Brief
Repeat exactly the lines between and including those that contain "Write part 4" and "return frame_bead". Output no other line.

CAD and scene scripts:
┌──
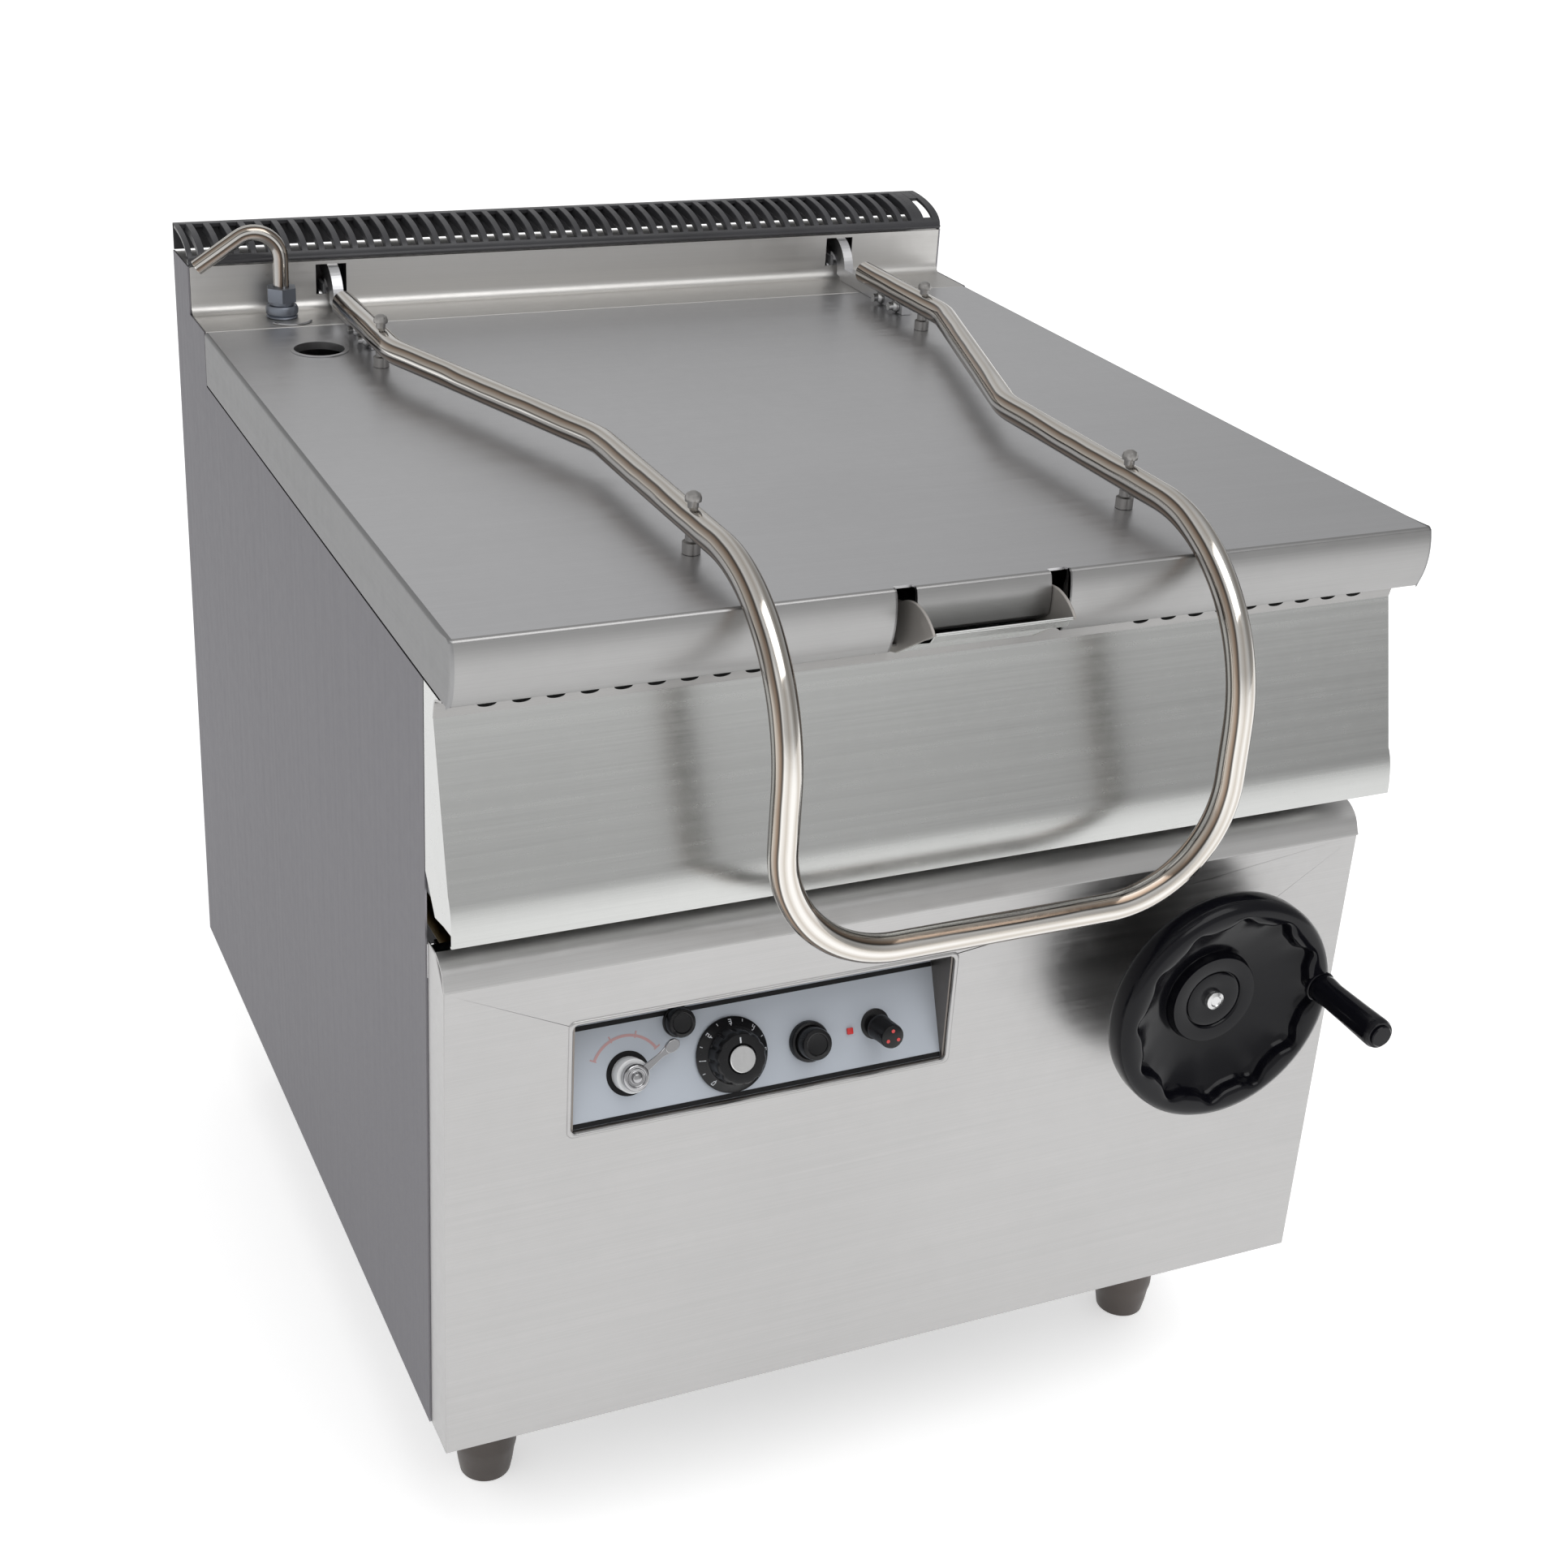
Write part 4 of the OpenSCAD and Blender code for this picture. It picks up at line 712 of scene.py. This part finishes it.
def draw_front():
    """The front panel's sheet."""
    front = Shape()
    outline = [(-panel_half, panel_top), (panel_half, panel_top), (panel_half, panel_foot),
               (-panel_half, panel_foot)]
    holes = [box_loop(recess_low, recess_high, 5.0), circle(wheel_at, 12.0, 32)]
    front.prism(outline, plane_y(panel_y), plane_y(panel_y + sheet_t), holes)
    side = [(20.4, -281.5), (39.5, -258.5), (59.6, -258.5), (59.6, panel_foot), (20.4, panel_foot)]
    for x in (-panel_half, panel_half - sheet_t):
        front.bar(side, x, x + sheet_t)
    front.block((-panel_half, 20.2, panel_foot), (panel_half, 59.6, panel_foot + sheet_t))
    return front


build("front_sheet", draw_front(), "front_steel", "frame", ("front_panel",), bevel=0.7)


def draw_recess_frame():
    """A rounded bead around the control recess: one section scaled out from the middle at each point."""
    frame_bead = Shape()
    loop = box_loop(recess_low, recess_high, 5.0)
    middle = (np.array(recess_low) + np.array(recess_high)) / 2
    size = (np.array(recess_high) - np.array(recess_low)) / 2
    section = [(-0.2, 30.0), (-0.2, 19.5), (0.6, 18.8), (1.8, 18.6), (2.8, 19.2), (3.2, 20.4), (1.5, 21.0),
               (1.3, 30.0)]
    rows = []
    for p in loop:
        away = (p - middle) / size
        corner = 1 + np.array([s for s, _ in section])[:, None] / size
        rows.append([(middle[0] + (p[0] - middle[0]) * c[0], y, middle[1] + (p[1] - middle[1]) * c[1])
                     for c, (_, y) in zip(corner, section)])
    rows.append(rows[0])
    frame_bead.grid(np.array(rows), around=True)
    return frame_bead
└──
┌──
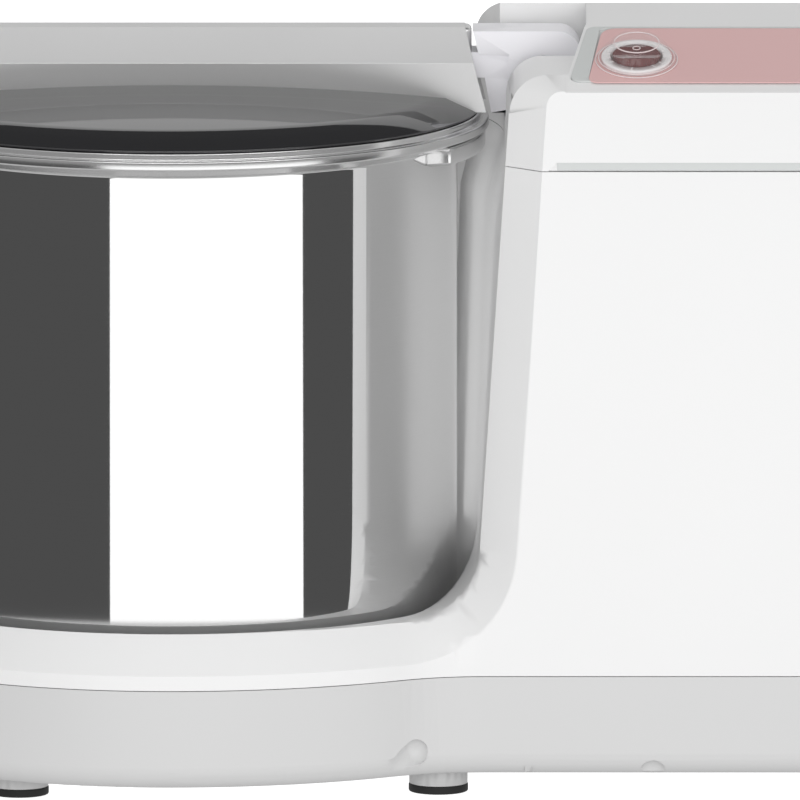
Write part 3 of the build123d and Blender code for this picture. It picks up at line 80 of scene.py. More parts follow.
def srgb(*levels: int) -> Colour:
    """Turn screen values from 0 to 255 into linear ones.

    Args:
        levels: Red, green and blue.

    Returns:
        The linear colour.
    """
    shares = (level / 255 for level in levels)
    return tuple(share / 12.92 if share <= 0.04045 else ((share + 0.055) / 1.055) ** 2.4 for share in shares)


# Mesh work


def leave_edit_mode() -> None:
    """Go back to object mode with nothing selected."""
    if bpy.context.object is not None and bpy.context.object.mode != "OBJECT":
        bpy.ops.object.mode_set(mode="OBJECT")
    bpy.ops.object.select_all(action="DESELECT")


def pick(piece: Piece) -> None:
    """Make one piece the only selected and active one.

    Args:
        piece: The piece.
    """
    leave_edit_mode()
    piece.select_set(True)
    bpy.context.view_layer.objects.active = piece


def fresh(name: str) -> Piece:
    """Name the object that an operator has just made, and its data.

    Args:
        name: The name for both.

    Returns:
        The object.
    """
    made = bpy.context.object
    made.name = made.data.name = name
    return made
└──
Reply to the task
Write part 4 of the OpenSCAD and Blender code for this picture. It picks up at line 712 of scene.py. This part finishes it.
def draw_front():
    """The front panel's sheet."""
    front = Shape()
    outline = [(-panel_half, panel_top), (panel_half, panel_top), (panel_half, panel_foot),
               (-panel_half, panel_foot)]
    holes = [box_loop(recess_low, recess_high, 5.0), circle(wheel_at, 12.0, 32)]
    front.prism(outline, plane_y(panel_y), plane_y(panel_y + sheet_t), holes)
    side = [(20.4, -281.5), (39.5, -258.5), (59.6, -258.5), (59.6, panel_foot), (20.4, panel_foot)]
    for x in (-panel_half, panel_half - sheet_t):
        front.bar(side, x, x + sheet_t)
    front.block((-panel_half, 20.2, panel_foot), (panel_half, 59.6, panel_foot + sheet_t))
    return front


build("front_sheet", draw_front(), "front_steel", "frame", ("front_panel",), bevel=0.7)


def draw_recess_frame():
    """A rounded bead around the control recess: one section scaled out from the middle at each point."""
    frame_bead = Shape()
    loop = box_loop(recess_low, recess_high, 5.0)
    middle = (np.array(recess_low) + np.array(recess_high)) / 2
    size = (np.array(recess_high) - np.array(recess_low)) / 2
    section = [(-0.2, 30.0), (-0.2, 19.5), (0.6, 18.8), (1.8, 18.6), (2.8, 19.2), (3.2, 20.4), (1.5, 21.0),
               (1.3, 30.0)]
    rows = []
    for p in loop:
        away = (p - middle) / size
        corner = 1 + np.array([s for s, _ in section])[:, None] / size
        rows.append([(middle[0] + (p[0] - middle[0]) * c[0], y, middle[1] + (p[1] - middle[1]) * c[1])
                     for c, (_, y) in zip(corner, section)])
    rows.append(rows[0])
    frame_bead.grid(np.array(rows), around=True)
    return frame_bead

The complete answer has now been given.